Scuola “per competenze”: che ne direbbe Gramsci?

Ma che cosa pensava Gramsci della Scuola con scopi pratici, “affrancata” dalla cultura “alta”? Lo chiarisce egli stesso nel medesimo testo scritto in carcere: «Nella scuola moderna mi pare stia avvenendo un processo di progressiva degenerazione: la scuola di tipo professionale, cioè preoccupata di un immediato interesse pratico, prende il sopravvento sulla scuola “formativa” immediatamente disinteressata. La cosa più paradossale è che questo tipo di scuola appare e viene predicata come “democratica”, mentre invece essa è proprio destinata a perpetuare le differenze sociali. (…) Ecco perché molti del popolo pensano che nella difficoltà dello studio ci sia un trucco a loro danno; vedono il signore compiere con scioltezza e con apparente facilità il lavoro che ai loro figli costa lacrime e sangue, e pensano ci sia un trucco. In una nuova situazione politica, queste quistioni diventeranno asprissime e occorrerà resistere alla tendenza di rendere facile ciò che non può esserlo senza essere snaturato. Se si vorrà creare un nuovo corpo di intellettuali, fino alle più alte cime, da uno strato sociale che tradizionalmente non ha sviluppato le attitudini psico-fisiche adeguate, si dovranno superare difficoltà inaudite»
(Quaderni dal Carcere, 4 [XIII], 55). Una risposta anticipata all’ideologia della “didattica per competenze”.

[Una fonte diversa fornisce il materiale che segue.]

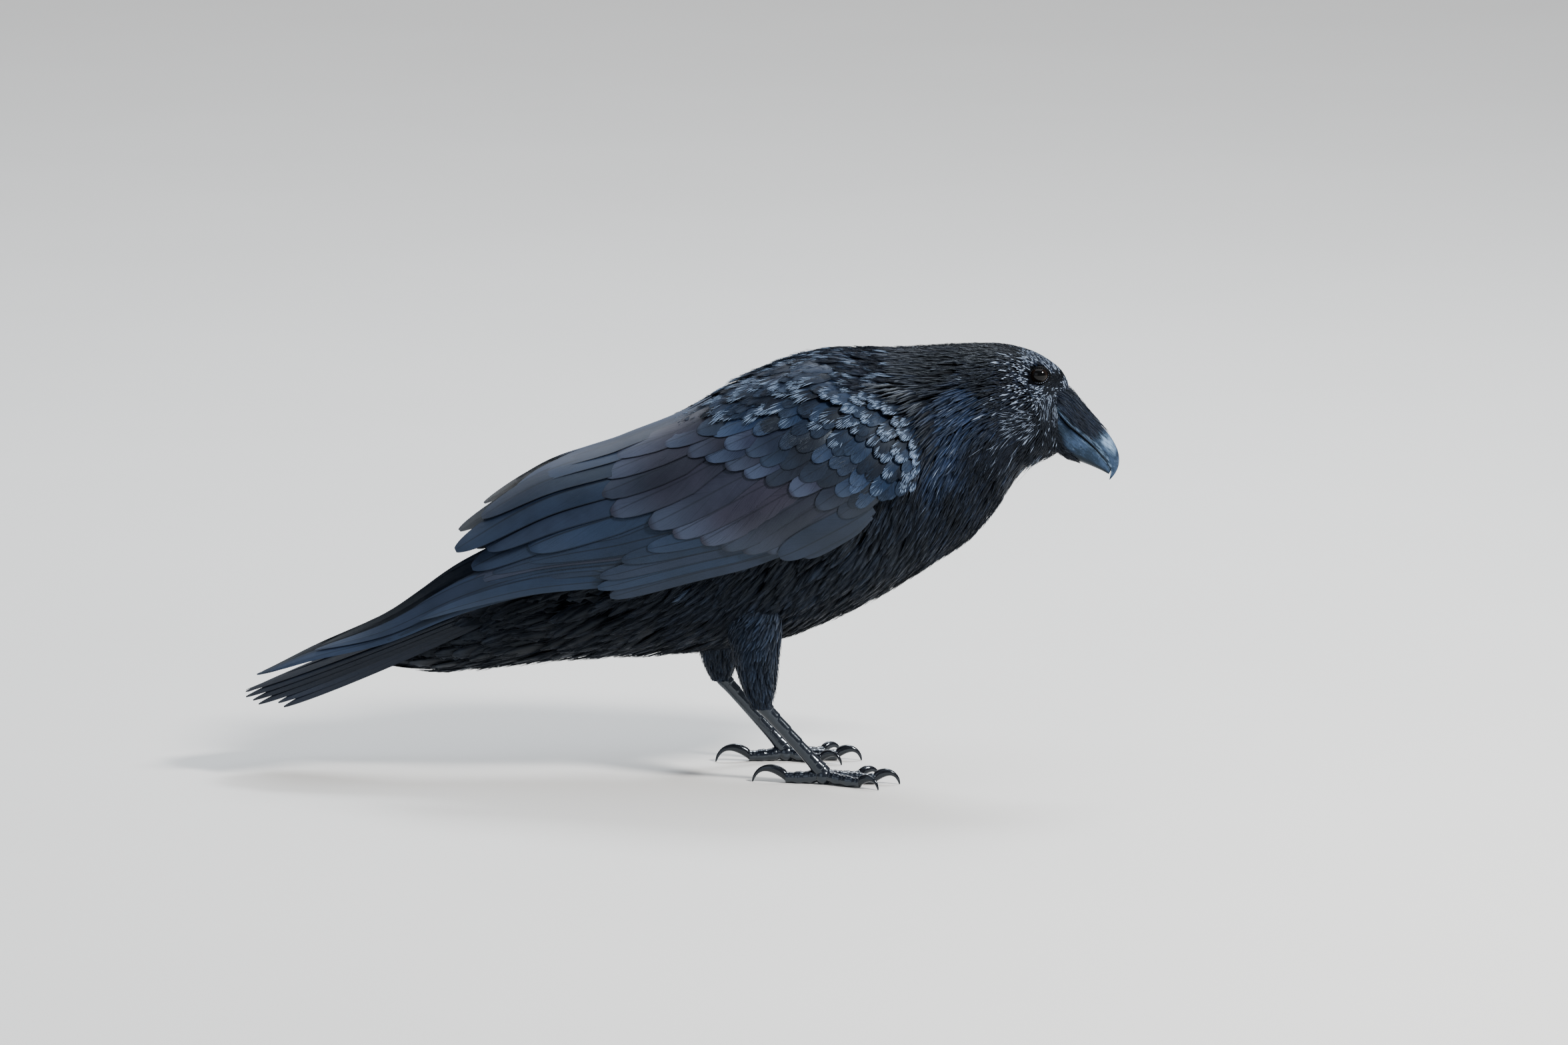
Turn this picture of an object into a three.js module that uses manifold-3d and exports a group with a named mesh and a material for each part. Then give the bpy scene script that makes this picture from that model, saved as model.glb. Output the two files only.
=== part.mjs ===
// A life-size common raven standing on the ground with its back level with its head, as plain solids.
// Millimetres, +Z up, the bird faces +X and its own left side is +Y. The origin is on the floor,
// under the middle of the bird's length.
import * as THREE from "three";
import { mergeVertices } from "three/addons/utils/BufferGeometryUtils.js";
import Module from "manifold-3d";

const wasm = await Module();
wasm.setup();

const gap = 0.3; // clearance between neighbouring solids
const sides = { right: -1, left: 1 };

// ---------- numbers along a smooth curve ----------

// Uniform Catmull-Rom through rows of numbers; t runs from 0 at the first row to 1 at the last.
function along(rows, t) {
  const spans = rows.length - 1;
  const place = Math.min(Math.max(t, 0), 1) * spans;
  const i = Math.min(Math.floor(place), spans - 1);
  const f = place - i;
  const row = (k) => rows[Math.min(Math.max(k, 0), spans)];
  const [p, q, r, s] = [row(i - 1), row(i), row(i + 1), row(i + 2)];
  return q.map((_, k) => {
    const slope = r[k] - p[k];
    const bend = 2 * p[k] - 5 * q[k] + 4 * r[k] - s[k];
    const twist = 3 * q[k] - p[k] - 3 * r[k] + s[k];
    return q[k] + 0.5 * f * (slope + f * (bend + f * twist));
  });
}

// The rows' numbers at a value of their first column, which falls from row to row.
function atStation(rows, value) {
  const last = rows.length - 1;
  let i = 0;
  while (i < last - 1 && rows[i + 1][0] > value) i += 1;
  const share = (rows[i][0] - value) / (rows[i][0] - rows[i + 1][0]);
  return along(rows, (i + Math.min(Math.max(share, 0), 1)) / last);
}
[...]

Eppure anche ai tempi di Gramsci, cent’anni or sono, molti esponenti socialisti e comunisti ritenevano che la cultura elevata non servisse agli operai né ai contadini, perché inutile orpello delle classi dominanti, che se ne servono come strumento di dominio. E su questo terreno, nei trent’anni appena trascorsi, Destra e Sinistra politica hanno più volte dimostrato di avere della Scuola la medesima concezione e di fare scelte identiche: i cui brillanti risultati – anche in termini di abbandono scolastico – sono purtroppo sotto gli occhi di tutti.